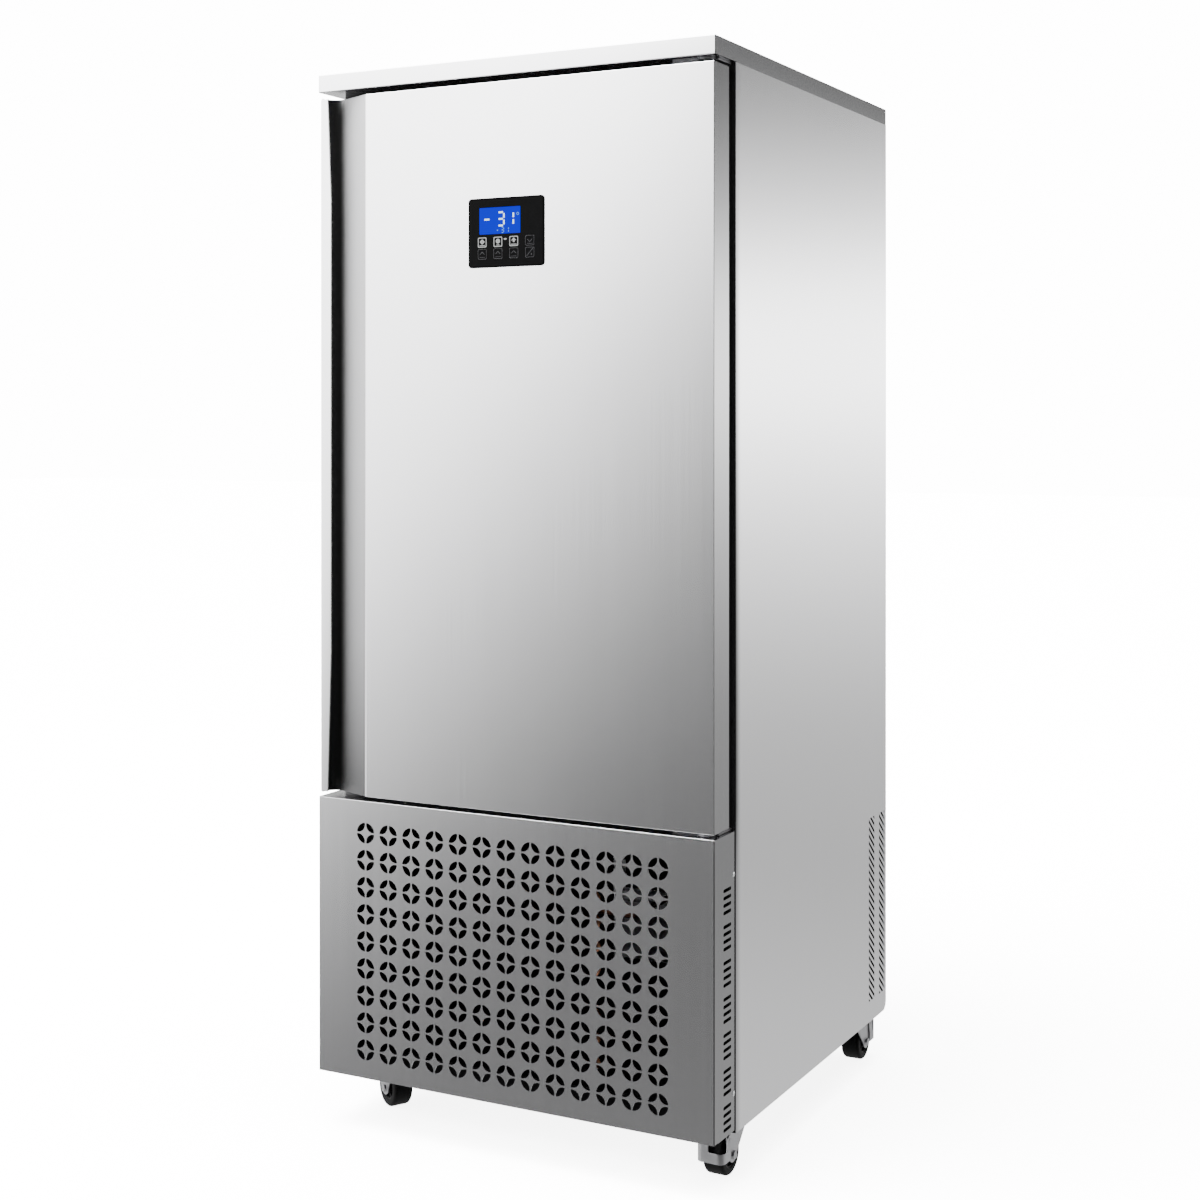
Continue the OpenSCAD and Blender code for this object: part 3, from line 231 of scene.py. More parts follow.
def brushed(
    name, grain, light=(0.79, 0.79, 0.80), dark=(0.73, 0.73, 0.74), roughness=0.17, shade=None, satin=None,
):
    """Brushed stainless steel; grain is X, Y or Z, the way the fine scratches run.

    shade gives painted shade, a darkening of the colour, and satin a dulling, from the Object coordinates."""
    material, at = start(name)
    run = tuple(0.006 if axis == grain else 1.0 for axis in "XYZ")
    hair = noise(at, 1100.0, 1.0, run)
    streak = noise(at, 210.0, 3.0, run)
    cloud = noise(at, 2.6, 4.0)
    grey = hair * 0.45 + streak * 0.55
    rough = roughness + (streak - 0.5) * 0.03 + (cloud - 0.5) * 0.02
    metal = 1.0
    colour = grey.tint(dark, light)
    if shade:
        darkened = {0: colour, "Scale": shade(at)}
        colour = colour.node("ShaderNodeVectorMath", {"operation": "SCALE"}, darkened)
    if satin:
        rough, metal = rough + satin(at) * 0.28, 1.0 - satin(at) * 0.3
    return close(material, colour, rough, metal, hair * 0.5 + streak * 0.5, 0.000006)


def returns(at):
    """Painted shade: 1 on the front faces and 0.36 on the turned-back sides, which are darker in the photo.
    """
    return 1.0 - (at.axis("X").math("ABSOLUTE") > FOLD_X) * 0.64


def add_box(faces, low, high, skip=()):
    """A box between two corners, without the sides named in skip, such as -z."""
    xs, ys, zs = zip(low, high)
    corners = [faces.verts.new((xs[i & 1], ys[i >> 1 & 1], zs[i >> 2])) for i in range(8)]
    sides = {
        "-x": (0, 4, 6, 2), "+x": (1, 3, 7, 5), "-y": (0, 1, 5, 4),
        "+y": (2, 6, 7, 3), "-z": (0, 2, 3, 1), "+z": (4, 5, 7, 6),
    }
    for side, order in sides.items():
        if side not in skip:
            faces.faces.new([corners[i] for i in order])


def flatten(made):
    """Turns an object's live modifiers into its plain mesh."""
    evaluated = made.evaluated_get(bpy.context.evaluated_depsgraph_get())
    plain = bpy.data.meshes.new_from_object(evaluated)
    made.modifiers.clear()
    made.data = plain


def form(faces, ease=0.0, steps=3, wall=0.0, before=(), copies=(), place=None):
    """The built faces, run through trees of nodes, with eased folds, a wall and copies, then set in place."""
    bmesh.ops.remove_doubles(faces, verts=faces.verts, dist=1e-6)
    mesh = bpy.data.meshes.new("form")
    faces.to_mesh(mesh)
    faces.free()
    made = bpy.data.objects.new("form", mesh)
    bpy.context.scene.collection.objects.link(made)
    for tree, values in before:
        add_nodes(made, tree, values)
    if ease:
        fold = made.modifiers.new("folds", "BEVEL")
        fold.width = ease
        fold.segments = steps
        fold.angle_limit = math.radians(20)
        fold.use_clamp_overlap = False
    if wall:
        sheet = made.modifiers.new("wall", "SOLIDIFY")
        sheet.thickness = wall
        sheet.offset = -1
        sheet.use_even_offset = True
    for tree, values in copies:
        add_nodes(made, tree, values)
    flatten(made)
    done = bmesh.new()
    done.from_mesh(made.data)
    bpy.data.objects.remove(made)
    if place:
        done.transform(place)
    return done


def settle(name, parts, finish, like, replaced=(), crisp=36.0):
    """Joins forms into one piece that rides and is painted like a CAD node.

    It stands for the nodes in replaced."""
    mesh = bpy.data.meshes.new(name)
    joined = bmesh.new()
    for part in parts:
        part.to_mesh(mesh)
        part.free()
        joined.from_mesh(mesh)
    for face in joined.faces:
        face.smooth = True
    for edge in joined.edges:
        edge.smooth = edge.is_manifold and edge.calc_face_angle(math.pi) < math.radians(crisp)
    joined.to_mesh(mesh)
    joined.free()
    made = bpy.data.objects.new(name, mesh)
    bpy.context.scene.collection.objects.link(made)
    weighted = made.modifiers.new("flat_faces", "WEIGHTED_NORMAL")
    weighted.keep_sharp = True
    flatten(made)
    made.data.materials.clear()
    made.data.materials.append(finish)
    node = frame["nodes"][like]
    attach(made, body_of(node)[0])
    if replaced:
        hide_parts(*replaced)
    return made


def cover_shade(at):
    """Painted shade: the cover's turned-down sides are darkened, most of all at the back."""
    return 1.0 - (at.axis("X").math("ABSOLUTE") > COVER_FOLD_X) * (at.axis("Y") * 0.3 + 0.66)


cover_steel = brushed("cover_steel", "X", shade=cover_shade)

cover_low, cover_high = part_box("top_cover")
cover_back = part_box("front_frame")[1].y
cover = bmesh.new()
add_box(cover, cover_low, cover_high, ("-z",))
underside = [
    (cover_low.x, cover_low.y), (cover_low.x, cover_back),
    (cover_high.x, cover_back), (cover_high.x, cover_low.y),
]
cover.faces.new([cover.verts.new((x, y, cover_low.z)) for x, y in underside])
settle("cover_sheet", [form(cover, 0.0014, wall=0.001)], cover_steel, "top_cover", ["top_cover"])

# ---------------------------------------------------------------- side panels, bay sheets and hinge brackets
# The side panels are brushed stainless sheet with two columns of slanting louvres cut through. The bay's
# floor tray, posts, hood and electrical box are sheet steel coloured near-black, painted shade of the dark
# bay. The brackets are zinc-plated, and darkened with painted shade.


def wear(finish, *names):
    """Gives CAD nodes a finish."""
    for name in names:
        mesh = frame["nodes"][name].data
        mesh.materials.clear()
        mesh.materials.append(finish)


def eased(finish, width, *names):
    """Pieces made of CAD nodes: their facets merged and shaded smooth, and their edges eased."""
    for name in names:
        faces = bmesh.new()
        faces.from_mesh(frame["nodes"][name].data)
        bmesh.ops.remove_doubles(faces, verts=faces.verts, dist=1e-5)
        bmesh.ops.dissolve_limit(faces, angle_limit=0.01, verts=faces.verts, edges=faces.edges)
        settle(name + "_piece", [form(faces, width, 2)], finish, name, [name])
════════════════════
--- Directive ---
Take the data above and return it exactly.

--- Task answer ---
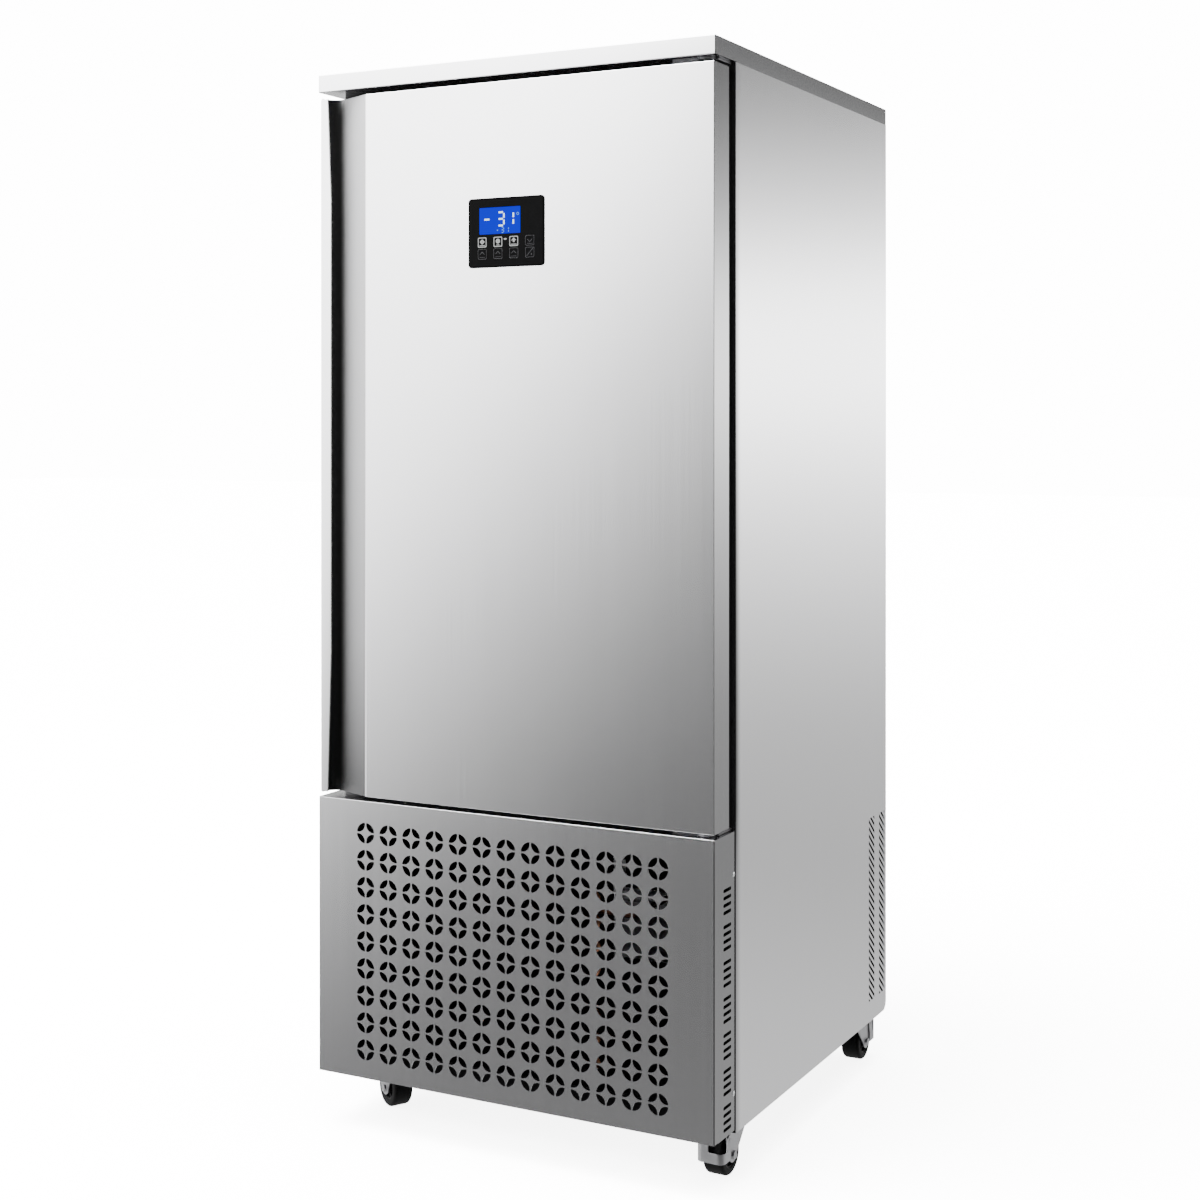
Continue the OpenSCAD and Blender code for this object: part 3, from line 231 of scene.py. More parts follow.
def brushed(
    name, grain, light=(0.79, 0.79, 0.80), dark=(0.73, 0.73, 0.74), roughness=0.17, shade=None, satin=None,
):
    """Brushed stainless steel; grain is X, Y or Z, the way the fine scratches run.

    shade gives painted shade, a darkening of the colour, and satin a dulling, from the Object coordinates."""
    material, at = start(name)
    run = tuple(0.006 if axis == grain else 1.0 for axis in "XYZ")
    hair = noise(at, 1100.0, 1.0, run)
    streak = noise(at, 210.0, 3.0, run)
    cloud = noise(at, 2.6, 4.0)
    grey = hair * 0.45 + streak * 0.55
    rough = roughness + (streak - 0.5) * 0.03 + (cloud - 0.5) * 0.02
    metal = 1.0
    colour = grey.tint(dark, light)
    if shade:
        darkened = {0: colour, "Scale": shade(at)}
        colour = colour.node("ShaderNodeVectorMath", {"operation": "SCALE"}, darkened)
    if satin:
        rough, metal = rough + satin(at) * 0.28, 1.0 - satin(at) * 0.3
    return close(material, colour, rough, metal, hair * 0.5 + streak * 0.5, 0.000006)


def returns(at):
    """Painted shade: 1 on the front faces and 0.36 on the turned-back sides, which are darker in the photo.
    """
    return 1.0 - (at.axis("X").math("ABSOLUTE") > FOLD_X) * 0.64


def add_box(faces, low, high, skip=()):
    """A box between two corners, without the sides named in skip, such as -z."""
    xs, ys, zs = zip(low, high)
    corners = [faces.verts.new((xs[i & 1], ys[i >> 1 & 1], zs[i >> 2])) for i in range(8)]
    sides = {
        "-x": (0, 4, 6, 2), "+x": (1, 3, 7, 5), "-y": (0, 1, 5, 4),
        "+y": (2, 6, 7, 3), "-z": (0, 2, 3, 1), "+z": (4, 5, 7, 6),
    }
    for side, order in sides.items():
        if side not in skip:
            faces.faces.new([corners[i] for i in order])


def flatten(made):
    """Turns an object's live modifiers into its plain mesh."""
    evaluated = made.evaluated_get(bpy.context.evaluated_depsgraph_get())
    plain = bpy.data.meshes.new_from_object(evaluated)
    made.modifiers.clear()
    made.data = plain


def form(faces, ease=0.0, steps=3, wall=0.0, before=(), copies=(), place=None):
    """The built faces, run through trees of nodes, with eased folds, a wall and copies, then set in place."""
    bmesh.ops.remove_doubles(faces, verts=faces.verts, dist=1e-6)
    mesh = bpy.data.meshes.new("form")
    faces.to_mesh(mesh)
    faces.free()
    made = bpy.data.objects.new("form", mesh)
    bpy.context.scene.collection.objects.link(made)
    for tree, values in before:
        add_nodes(made, tree, values)
    if ease:
        fold = made.modifiers.new("folds", "BEVEL")
        fold.width = ease
        fold.segments = steps
        fold.angle_limit = math.radians(20)
        fold.use_clamp_overlap = False
    if wall:
        sheet = made.modifiers.new("wall", "SOLIDIFY")
        sheet.thickness = wall
        sheet.offset = -1
        sheet.use_even_offset = True
    for tree, values in copies:
        add_nodes(made, tree, values)
    flatten(made)
    done = bmesh.new()
    done.from_mesh(made.data)
    bpy.data.objects.remove(made)
    if place:
        done.transform(place)
    return done


def settle(name, parts, finish, like, replaced=(), crisp=36.0):
    """Joins forms into one piece that rides and is painted like a CAD node.

    It stands for the nodes in replaced."""
    mesh = bpy.data.meshes.new(name)
    joined = bmesh.new()
    for part in parts:
        part.to_mesh(mesh)
        part.free()
        joined.from_mesh(mesh)
    for face in joined.faces:
        face.smooth = True
    for edge in joined.edges:
        edge.smooth = edge.is_manifold and edge.calc_face_angle(math.pi) < math.radians(crisp)
    joined.to_mesh(mesh)
    joined.free()
    made = bpy.data.objects.new(name, mesh)
    bpy.context.scene.collection.objects.link(made)
    weighted = made.modifiers.new("flat_faces", "WEIGHTED_NORMAL")
    weighted.keep_sharp = True
    flatten(made)
    made.data.materials.clear()
    made.data.materials.append(finish)
    node = frame["nodes"][like]
    attach(made, body_of(node)[0])
    if replaced:
        hide_parts(*replaced)
    return made


def cover_shade(at):
    """Painted shade: the cover's turned-down sides are darkened, most of all at the back."""
    return 1.0 - (at.axis("X").math("ABSOLUTE") > COVER_FOLD_X) * (at.axis("Y") * 0.3 + 0.66)


cover_steel = brushed("cover_steel", "X", shade=cover_shade)

cover_low, cover_high = part_box("top_cover")
cover_back = part_box("front_frame")[1].y
cover = bmesh.new()
add_box(cover, cover_low, cover_high, ("-z",))
underside = [
    (cover_low.x, cover_low.y), (cover_low.x, cover_back),
    (cover_high.x, cover_back), (cover_high.x, cover_low.y),
]
cover.faces.new([cover.verts.new((x, y, cover_low.z)) for x, y in underside])
settle("cover_sheet", [form(cover, 0.0014, wall=0.001)], cover_steel, "top_cover", ["top_cover"])

# ---------------------------------------------------------------- side panels, bay sheets and hinge brackets
# The side panels are brushed stainless sheet with two columns of slanting louvres cut through. The bay's
# floor tray, posts, hood and electrical box are sheet steel coloured near-black, painted shade of the dark
# bay. The brackets are zinc-plated, and darkened with painted shade.


def wear(finish, *names):
    """Gives CAD nodes a finish."""
    for name in names:
        mesh = frame["nodes"][name].data
        mesh.materials.clear()
        mesh.materials.append(finish)


def eased(finish, width, *names):
    """Pieces made of CAD nodes: their facets merged and shaded smooth, and their edges eased."""
    for name in names:
        faces = bmesh.new()
        faces.from_mesh(frame["nodes"][name].data)
        bmesh.ops.remove_doubles(faces, verts=faces.verts, dist=1e-5)
        bmesh.ops.dissolve_limit(faces, angle_limit=0.01, verts=faces.verts, edges=faces.edges)
        settle(name + "_piece", [form(faces, width, 2)], finish, name, [name])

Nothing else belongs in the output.